Farrow now speculates that part of why he engaged in “degree chasing” was to fill a “yawning chasm of gay insecurity” he had at the time. Looking back at his adolescence, he says, “I see a lot of privilege in my background, and I try to own that, but I also think, as the years have passed, I’ve become less afraid of acknowledging that, you know, it was all pretty messed up, too. And I do think I draw considerable strength from that, and I also think it did give me some backdrop of awareness of some of the issues that ultimately entered into my reporting.”

His path to a career in journalism began with writing unsolicited op-eds about international and human rights issues and submitting them to major newspapers. He then began to be invited to discuss those subjects on cable news segments. And in 2014, Phil Griffin, then MSNBC’s president, hired him to host his own afternoon show, Ronan Farrow Daily. When the plug was pulled on that program after just a year, Farrow joined NBC News’ investigative unit and contributed pieces to the Today show and NBC Nightly News.

Meanwhile, a May 4, 2016 THR cover story profiling Woody Allen without addressing Dylan Farrow’s accusations about him prompted social media backlash — a sign of “a changing cultural moment,” Ronan Farrow now recognizes. His position was then and remains today the same: “I would never propose that people should be hesitant to profile Woody Allen or talk about his work or whatever. But I do think if you’re a journalistic outlet, you have a responsibility to ask the tough questions about the tough things.”

Then-THR editorial director Janice Min reached out to Farrow and asked him if he would write a guest column responding to the piece. Farrow says that for most of his life, “My desire was to get as far away from it [the allegations against Allen] as possible,” but on this occasion he decided to tackle it head-on. And his May 11, 2016 response “touched a nerve.” As Farrow recalls, “It resonated with people working in that field, with survivors of sexual violence, with people in the industry who had terrible stories, and there was clearly more to delve into there. So, aside from anything else, just as a reporter with a nose for a scoop, I felt like there was interesting storytelling to be done excavating that a little more.”

In the fall of 2016, Farrow pitched a piece to his NBC superiors about the Hollywood casting couch, “and that’s how I wound up stumbling into the Weinstein stuff,” he explains. Rose McGowan and others who had been wronged by Weinstein, many of them familiar with Farrow’s own family’s connection to sexual misconduct, began to open up to the reporter. And after months of work, he took his findings to NBC, only to find the network unwilling to air them, ostensibly out of fear of Weinstein and/or what Weinstein knew about skeletons in the network’s own closet (some of which would later become public thanks to Farrow). In response, Farrow, not wanting to let down the women who had put their trust in him, took his reporting to The New Yorker, which published them.

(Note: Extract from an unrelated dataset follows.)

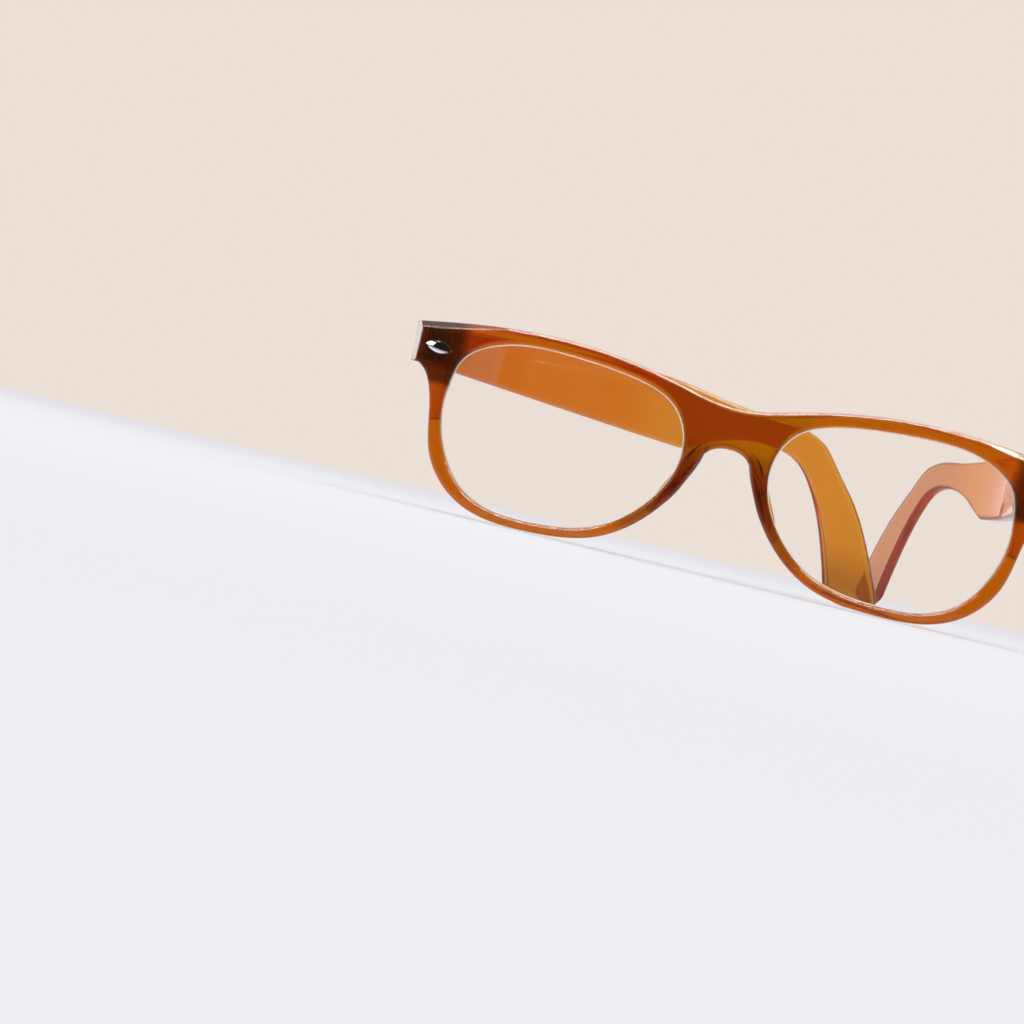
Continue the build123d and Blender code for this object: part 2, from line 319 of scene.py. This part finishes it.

After the Weinstein story exploded, Farrow reached back out to many of his sources and others connected to his investigation and asked to interview them for a podcast. “I did not have an intention to do a separate show using that material,” he says now, but HBO, with whom he was now in business, urged him, “Let’s just shoot it and see what we get.” He marvel, “People really opened up and were raw and vulnerable, and you didn’t feel the presence of the camera, in terms of the emotional tenor of the conversation.” Long after, when Farrow saw what Bailey and Barbato ultimately did with the footage, he says he was “bowled over.”

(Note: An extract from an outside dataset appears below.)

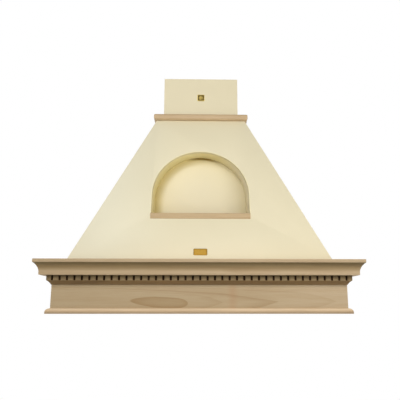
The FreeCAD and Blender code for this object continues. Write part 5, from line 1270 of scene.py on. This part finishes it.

Less than five years after his Weinstein reporting rocked the world, Farrow continues to conduct investigations about not only sexual misconduct, but also surveillance and other impropriety. He has received widespread appreciation for his work, but also plenty of harassment and hate. “It’s an occupational hazard to be buffeted by a lot of incoming, and I think I’m still dealing with some of the fallout from that,” he acknowledges. “Because the reality is that, as many times as I repeat that it’s not about me… this line of work can take a toll. I don’t know if I will ever be totally better, with respect to the impact of some of that. But, you know, it’s also very fulfilling work, so it’s worth it. And I’m grateful for it.”